Bail Agent Phone EtiquetteAnswering and making calls is an important element of business, and every bail bond agency should understand that they are judged by their phone etiquette.  It may seem basic, but it is absolutely crucial that you put your best efforts into making clients feel like they were helped. How you treat a client during a phone call can determine whether they will stick with you or take their business elsewhere.


Here are 8 common phone etiquette mistakes that could hurt your business:

Not answering the phone. With caller ID, telemarketers, and restricted numbers many people choose to ignore calls from numbers they don’t recognize. Unfortunately, in a time-sensitive business, it's usually the first professional to answer that gets the job.

Not having a business line. Having your work calls come in on your personal line may seem like no big deal, but a future client will likely hang up if they hear a ringback tone or even a voicemail that isn’t specific to your business.   

Not forwarding your calls. It’s important to have your office calls forwarded to your cell phone when you aren't in. This way you aren’t missing out on any potential clients and can be reached if there is an emergency or sudden change.
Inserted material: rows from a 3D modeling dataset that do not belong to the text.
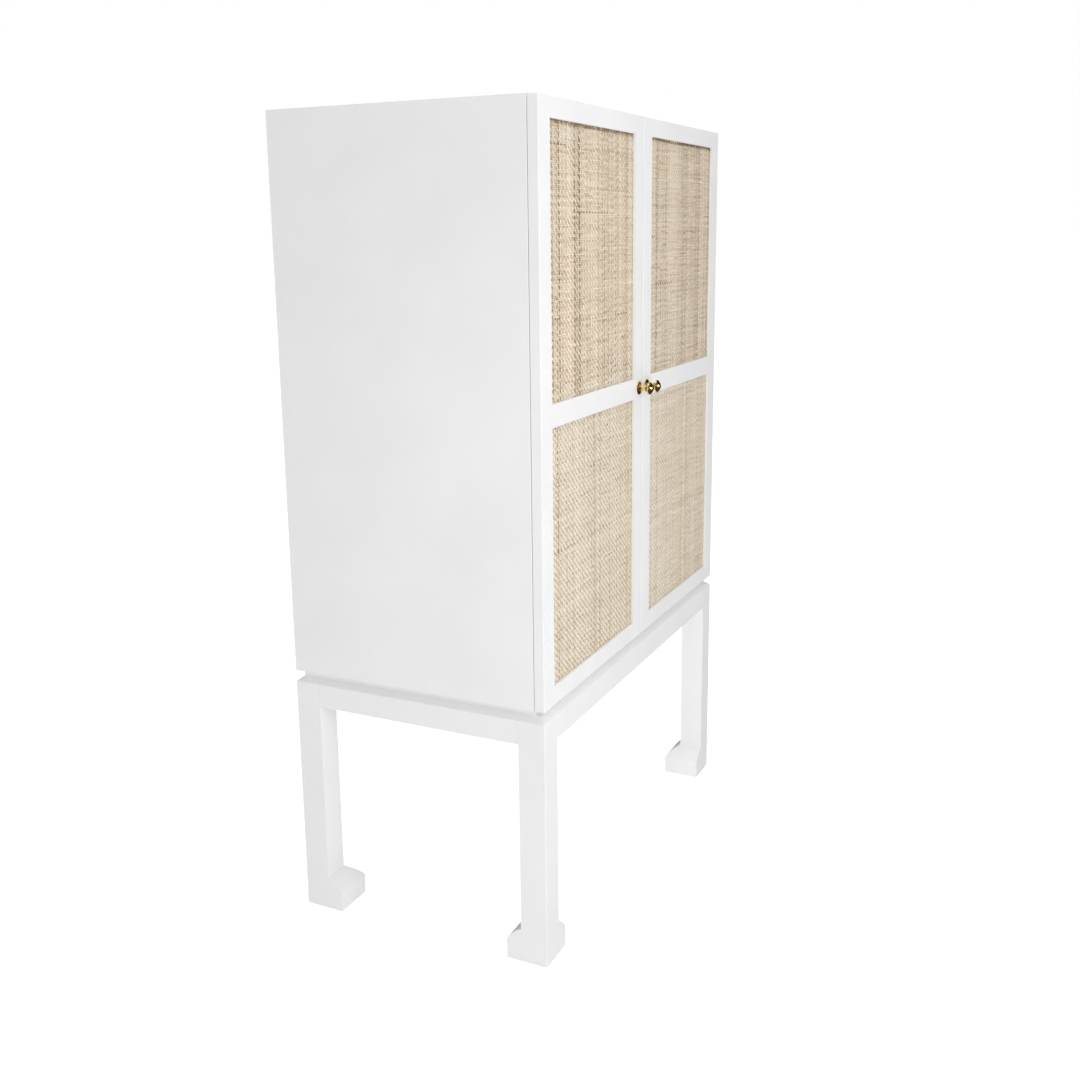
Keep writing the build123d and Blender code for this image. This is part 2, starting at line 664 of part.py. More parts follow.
def panel_beads(opening_z):
    """Four strips that hold one panel into its rebate from the back."""
    outside = REBATE_W - PANEL_PLAY
    whole_x = grown(OPENING_X, outside)
    low = block(whole_x, BEAD_Y, (opening_z[0] - outside, opening_z[0]))
    high = block(whole_x, BEAD_Y, (opening_z[1], opening_z[1] + outside))
    left = block((whole_x[0], OPENING_X[0]), BEAD_Y, opening_z)
    right = block((OPENING_X[1], whole_x[1]), BEAD_Y, opening_z)
    return [low, high, left, right]


def on_knob_axis(profile):
    """Turn a closed outline of radius and distance from the door face about the knob's axis."""
    return Pos(KNOB_X, FACE_Y, MID_RAIL_Z) * revolve(profile, Axis.Y)


def knob_rosette():
    """A flat turned disc with a softened rim and a hole for the screw."""
    front = (KNOB_X, FACE_Y - ROSETTE_T, MID_RAIL_Z)
    disc = rod(ROSETTE_R, (KNOB_X, FACE_Y, MID_RAIL_Z), front)
    disc = fillet(disc.edges().group_by(Axis.Y)[0], 1.4)
    return disc - rod(KNOB_SCREW_R + 0.2, (KNOB_X, FACE_Y, MID_RAIL_Z), front)


def knob():
    """A turned knob: a waisted neck that flares into a domed head."""
    bore = KNOB_SCREW_R + HOLE_PLAY
    base = -ROSETTE_T
    tip = -KNOB_PROJECTION
    back = (10.2, tip + 10.2)
    rim = (11.9, tip + 7.8)
    cap_edge = (10.9, tip + 5.4)
    cap_height = cap_edge[1] - tip
    cap_radius = (cap_edge[0] ** 2 + cap_height**2) / (2 * cap_height)
    half_angle = asin(cap_edge[0] / cap_radius) / 2
    cap_middle = (cap_radius * sin(half_angle), tip + cap_radius * (1 - cos(half_angle)))
    depth = base - KNOB_SCREW_REACH
    with BuildSketch(Plane.XY) as outline:
        with BuildLine():
            Line((0, base), (7.0, base))
            Spline((7.0, base), (5.2, base - 5.5), (5.8, base - 11), back)
            ThreePointArc(back, (11.4, tip + 9.4), rim)
            ThreePointArc(rim, (11.75, tip + 6.5), cap_edge)
            ThreePointArc(cap_edge, cap_middle, (0, tip))
            Line((0, tip), (0, base))
        make_face()
    turned = on_knob_axis(outline.sketch)
    thread_end = (KNOB_X, FACE_Y + depth, MID_RAIL_Z)
    return turned - rod(bore, (KNOB_X, FACE_Y, MID_RAIL_Z), thread_end)


def knob_screw():
    """A machine screw from the back of the stile into the knob."""
    head_y = DOOR_BACK_Y - 3
    tip_y = FACE_Y - ROSETTE_T - KNOB_SCREW_REACH + 0.5
    head = rod(KNOB_SCREW_HEAD_R, (KNOB_X, head_y, MID_RAIL_Z), (KNOB_X, head_y + 2.4, MID_RAIL_Z))
    head = fillet(head.edges().group_by(Axis.Y)[-1], 1.2)
    return head + rod(KNOB_SCREW_R, (KNOB_X, tip_y, MID_RAIL_Z), (KNOB_X, head_y, MID_RAIL_Z))


def strike_place(play):
    """The room that the strike plate takes in the back of the meeting stile."""
    plate_z = grown(CATCH_Z, play - 1)
    return block(grown(STRIKE_X, play), (DOOR_BACK_Y - STRIKE_T - play, DOOR_BACK_Y), plate_z)


def strike_plate():
    """A thin steel plate let into the meeting stile, facing its magnet."""
    return fillet(strike_place(0.0).edges().filter_by(Axis.Y), 2)


def bumper_pads(play):
    """Two soft pads let into the rails, which meet the front edges of the top and the bottom."""
    tip_y = DOOR_BACK_Y + DOOR_GAP - 0.2
    base_y = DOOR_BACK_Y - BUMPER_LET_IN
    heights = (CASE_BOTTOM_Z + BOARD / 2, HEIGHT - BOARD / 2)
    return [rod(BUMPER_R + play, (BUMPER_X, base_y - play, z), (BUMPER_X, tip_y, z)) for z in heights]


def door_pieces():
    """Every node of the left door, by name, as a list of its solids."""
    inside = REBATE_W - PANEL_PLAY
    panel_x = grown(OPENING_X, inside)
    pieces = {
        "hinge_stile": [hinge_stile()],
        "meeting_stile": [meeting_stile()],
    }
    for name, rail in RAILS.items():
        pieces[f"{name}_rail"] = [door_rail(*rail)]
    for name, z in OPENINGS_Z.items():
        pieces[f"{name}_weave"] = [block(panel_x, WEAVE_Y, grown(z, inside))]
    pieces["backers"] = [block(panel_x, BACKER_Y, grown(z, inside)) for z in OPENINGS_Z.values()]
    pieces["panel_beads"] = [bead for z in OPENINGS_Z.values() for bead in panel_beads(z)]
    pieces["hinge_cups"] = [hinge_cup_at(z) for z in HINGE_HEIGHTS]
    pieces["knob"] = [knob()]
    pieces["rosette"] = [knob_rosette()]
    pieces["knob_screw"] = [knob_screw()]
    pieces["strike_plate"] = [strike_plate()]
    pieces["bumpers"] = [chamfer(pad.edges().group_by(Axis.Y)[-1], 0.4) for pad in bumper_pads(0.0)]
    return pieces


def make_doors():
    for name, pieces in door_pieces().items():
        save(f"left_door_{name}", pieces)
        save(f"right_door_{name}", [flip_x(piece) for piece in pieces])


make_case(make_stand())
make_doors()
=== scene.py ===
"""White cabinet on a stand: two doors with woven rattan panels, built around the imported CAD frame."""

import math
from collections import namedtuple

import bpy
import numpy as np
from mathutils import Matrix, Vector


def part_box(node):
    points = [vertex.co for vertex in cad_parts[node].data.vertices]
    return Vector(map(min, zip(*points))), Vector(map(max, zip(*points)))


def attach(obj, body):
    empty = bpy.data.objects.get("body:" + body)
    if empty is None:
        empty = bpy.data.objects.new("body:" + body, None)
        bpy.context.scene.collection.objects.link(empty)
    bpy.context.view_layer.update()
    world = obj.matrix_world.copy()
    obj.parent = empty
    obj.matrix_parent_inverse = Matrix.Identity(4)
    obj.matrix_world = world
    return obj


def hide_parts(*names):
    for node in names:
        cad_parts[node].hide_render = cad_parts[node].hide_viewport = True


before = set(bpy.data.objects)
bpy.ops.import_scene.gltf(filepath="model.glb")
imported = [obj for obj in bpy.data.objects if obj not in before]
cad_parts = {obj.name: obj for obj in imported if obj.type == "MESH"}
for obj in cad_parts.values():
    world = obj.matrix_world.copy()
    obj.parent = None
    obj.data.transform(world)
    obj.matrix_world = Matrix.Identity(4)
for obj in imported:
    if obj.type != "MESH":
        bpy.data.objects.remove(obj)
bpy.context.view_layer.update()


# ---- Camera ----

LENS = 40.0
SENSOR_WIDTH = 36.0
SHIFT_Y = -0.055
CAMERA_PLACE = Vector((-2.1784, -1.0692, 1.2790))
CAMERA_YAW = 0.4491
CAMERA_PITCH = 0.2037
CAMERA_ROLL = -0.0112


def make_camera():
    """A camera to the left of the cabinet and in front of it, looking a little down."""
    forward = Vector((math.cos(CAMERA_YAW), math.sin(CAMERA_YAW), 0.0)) * math.cos(CAMERA_PITCH)
    forward.z = -math.sin(CAMERA_PITCH)
    right = Vector((math.sin(CAMERA_YAW), -math.cos(CAMERA_YAW), 0.0))
    up = right.cross(forward)
    rolled_right = right * math.cos(CAMERA_ROLL) + up * math.sin(CAMERA_ROLL)
    rolled_up = up * math.cos(CAMERA_ROLL) - right * math.sin(CAMERA_ROLL)
    turn = Matrix((rolled_right, rolled_up, -forward)).transposed()
    data = bpy.data.cameras.new("camera")
    data.lens = LENS
    data.sensor_width = SENSOR_WIDTH
    data.shift_y = SHIFT_Y
    camera = bpy.data.objects.new("camera", data)
    camera.matrix_world = Matrix.Translation(CAMERA_PLACE) @ turn.to_4x4()
    bpy.context.scene.collection.objects.link(camera)
    bpy.context.scene.camera = camera


# ---- Node helpers ----


def new_material(name):
    """A new material, its node tree and its Principled shader."""
    material = bpy.data.materials.new(name)
    material.use_nodes = True
    return material, material.node_tree, material.node_tree.nodes["Principled BSDF"]


def set_inputs(tree, node, inputs):
    """Set each named input of a node, or link it where the value is another node's output."""
    for name, value in inputs.items():
        if isinstance(value, bpy.types.NodeSocket):
            tree.links.new(value, node.inputs[name])
        else:
            node.inputs[name].default_value = value


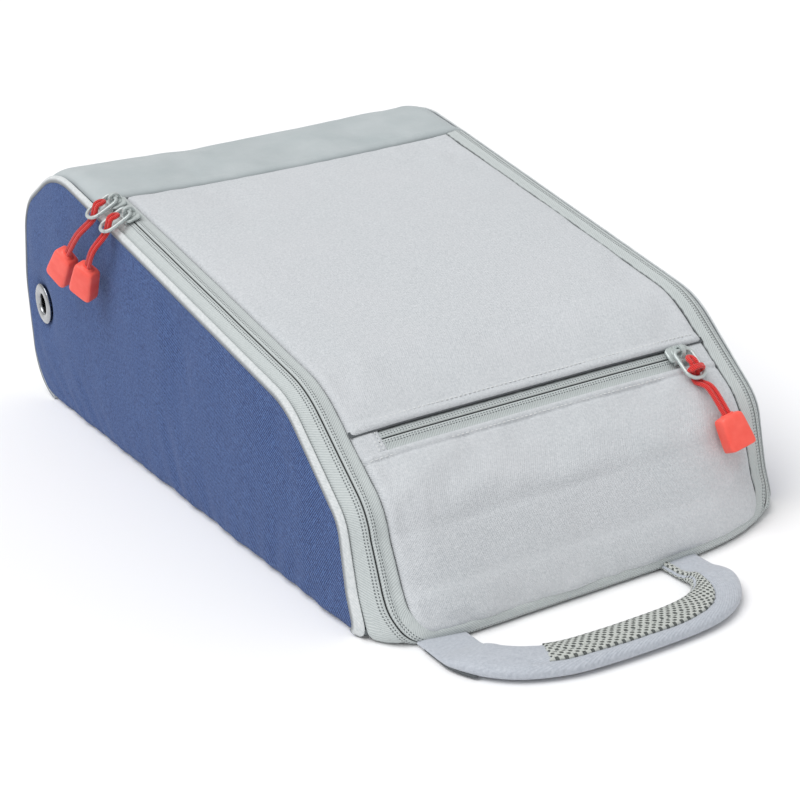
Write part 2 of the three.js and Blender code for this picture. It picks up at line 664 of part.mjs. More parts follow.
// ---------------------------------------------------------------- the carry handle
// The handle lies flat in front of the toe. Each row is a point of its centre line seen from above, from the left
// root round to the right root, then the strap's width and how far the mesh pad reaches beyond the centre line.
const HANDLE = [
  [-75.8, -201.6, 19.5, 5],
  [-75.5, -207, 19.4, 5],
  [-71.8, -215.6, 19.2, 5],
  [-63.3, -224.2, 19.2, 5],
  [-49.8, -230.2, 19.2, 5],
  [-34, -232.2, 19.4, 5],
  [-16, -232.8, 19.6, 5.2],
  [2, -232.4, 19.8, 5.2],
  [15, -229.8, 20, 3.4],
  [25, -224, 19, -1.4],
  [31, -216, 18, -4.6],
  [33.2, -208, 17.5, -4.8],
  [33.5, -201.6, 17.5, -4.8],
];
const HANDLE_STEPS = 28;
const STRAP = { low: 0.5, high: 5.6 };
const PAD = { low: 6.2, high: 7.6, inset: 0.6, first: 10, last: 27 };
const ANCHOR = { front: -200.4, low: 0.4, high: 3.6 };

// Sections across the handle between two heights; `edges` gives the inner and outer edge from the centre line.
function handleRings({ low, high, first = 0, last = HANDLE_STEPS }, edges) {
  const curve = new THREE.CatmullRomCurve3(HANDLE.map(([x, y]) => vec(x, y, 0)), false, "centripetal");
  const rows = HANDLE.map((_, n) => n);
  const rings = [];
  for (let i = first; i <= last; i++) {
    const k = i / HANDLE_STEPS;
    const at = curve.getPoint(k);
    const outside = curve.getTangent(k).cross(vec(0, 0, 1)).normalize();
    const column = (n) => table(k * (HANDLE.length - 1), rows, HANDLE.map((row) => row[n]));
    const [inner, outer] = edges(column(2), column(3));
    const row = (z) => range(4).map((a) => at.clone().addScaledVector(outside, mix(inner, outer, a)).setZ(z));
    rings.push([...row(low), ...row(high).reverse()]);
  }
  return rings;
}

// The webbing that each end of the handle is sewn to, under the toe: its back edge follows the toe's curve.
function anchorGeometry([x, , width]) {
  return loft(range(4).map((k) => {
    const across = x + (k - 0.5) * width;
    const back = Math.min(...range(12).map((m) => surface(mix(8, 20, m), across).y)) - 0.6;
    const { front, low, high } = ANCHOR;
    return [vec(across, back, low), vec(across, front, low), vec(across, front, high), vec(across, back, high)];
  }));
}

function addHandle() {
  const whole = (width) => [-width / 2, width / 2];
  const palm = (width, reach) => [PAD.inset - width / 2, reach];
  add("handle_strap", loft(handleRings(STRAP, whole)), LOOK.handle);
  add("handle_mesh_pad", loft(handleRings(PAD, palm)), LOOK.mesh);
  add("handle_anchor_left", anchorGeometry(HANDLE[0]), LOOK.handle);
  add("handle_anchor_right", anchorGeometry(HANDLE[HANDLE.length - 1]), LOOK.handle);
}

addBody();
addSide(-1, "left");
addSide(1, "right");
addLid();
addMainPulls();
addPocketPull();
addHandle();

export default bag;
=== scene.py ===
"""Golf shoe bag: the looks of every piece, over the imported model.

The cloth panels, zips, pulls and handle are built here as their own meshes, from the same outline as the
model's. Shapes are worked out in millimetres and stored in metres.
"""

import math

import bpy
import numpy as np
from mathutils import Matrix, Vector


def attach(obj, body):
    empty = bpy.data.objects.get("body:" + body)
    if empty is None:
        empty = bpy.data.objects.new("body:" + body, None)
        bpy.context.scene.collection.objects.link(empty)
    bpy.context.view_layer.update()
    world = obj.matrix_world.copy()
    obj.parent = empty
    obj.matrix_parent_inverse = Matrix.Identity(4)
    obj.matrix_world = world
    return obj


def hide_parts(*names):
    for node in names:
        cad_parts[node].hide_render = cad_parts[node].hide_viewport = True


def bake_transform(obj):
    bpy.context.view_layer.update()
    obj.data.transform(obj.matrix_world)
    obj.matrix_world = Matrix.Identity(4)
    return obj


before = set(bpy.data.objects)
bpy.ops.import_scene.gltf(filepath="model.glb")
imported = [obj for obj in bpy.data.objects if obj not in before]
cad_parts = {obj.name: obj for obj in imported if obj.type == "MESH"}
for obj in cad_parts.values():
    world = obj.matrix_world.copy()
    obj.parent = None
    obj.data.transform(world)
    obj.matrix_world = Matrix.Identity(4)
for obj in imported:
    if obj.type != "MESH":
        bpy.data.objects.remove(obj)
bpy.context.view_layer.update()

MM = 0.001
TAU = 2 * math.pi

# ---------------------------------------------------------------- camera
CAMERA = {"place": (-0.3675, -0.7195, 0.3333), "yaw": 27.86, "pitch": 21.14, "roll": -4.23, "lens": 82.0}


def add_camera():
    """The camera stands low in front of the toe end's left corner and is turned a little on its axis."""
    yaw, pitch, roll = (math.radians(CAMERA[k]) for k in ("yaw", "pitch", "roll"))
    ahead = Vector((math.sin(yaw) * math.cos(pitch), math.cos(yaw) * math.cos(pitch), -math.sin(pitch)))
    right = Vector((math.cos(yaw), -math.sin(yaw), 0))
    up = right.cross(ahead)
    turned = [
        right * math.cos(roll) + up * math.sin(roll),
        up * math.cos(roll) - right * math.sin(roll),
        -ahead,
    ]
    camera = bpy.data.objects.new("camera", bpy.data.cameras.new("camera"))
    camera.data.lens = CAMERA["lens"]
    camera.data.sensor_width = 36
    camera.matrix_world = Matrix.Translation(CAMERA["place"]) @ Matrix(turned).transposed().to_4x4()
    bpy.context.scene.collection.objects.link(camera)
    bpy.context.scene.camera = camera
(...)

Not answering professionally. Most businesses answer with their business name, so a “Hello” can make the client confused about who they are talking to and if it's a business. A good example would be to say, “XYZ Bail Bonds, this is John. How may I help you?” This establishes professionalism from the beginning and immediately tells the client who your company is, what you do, who they are speaking with, and most importantly that you are ready to help them.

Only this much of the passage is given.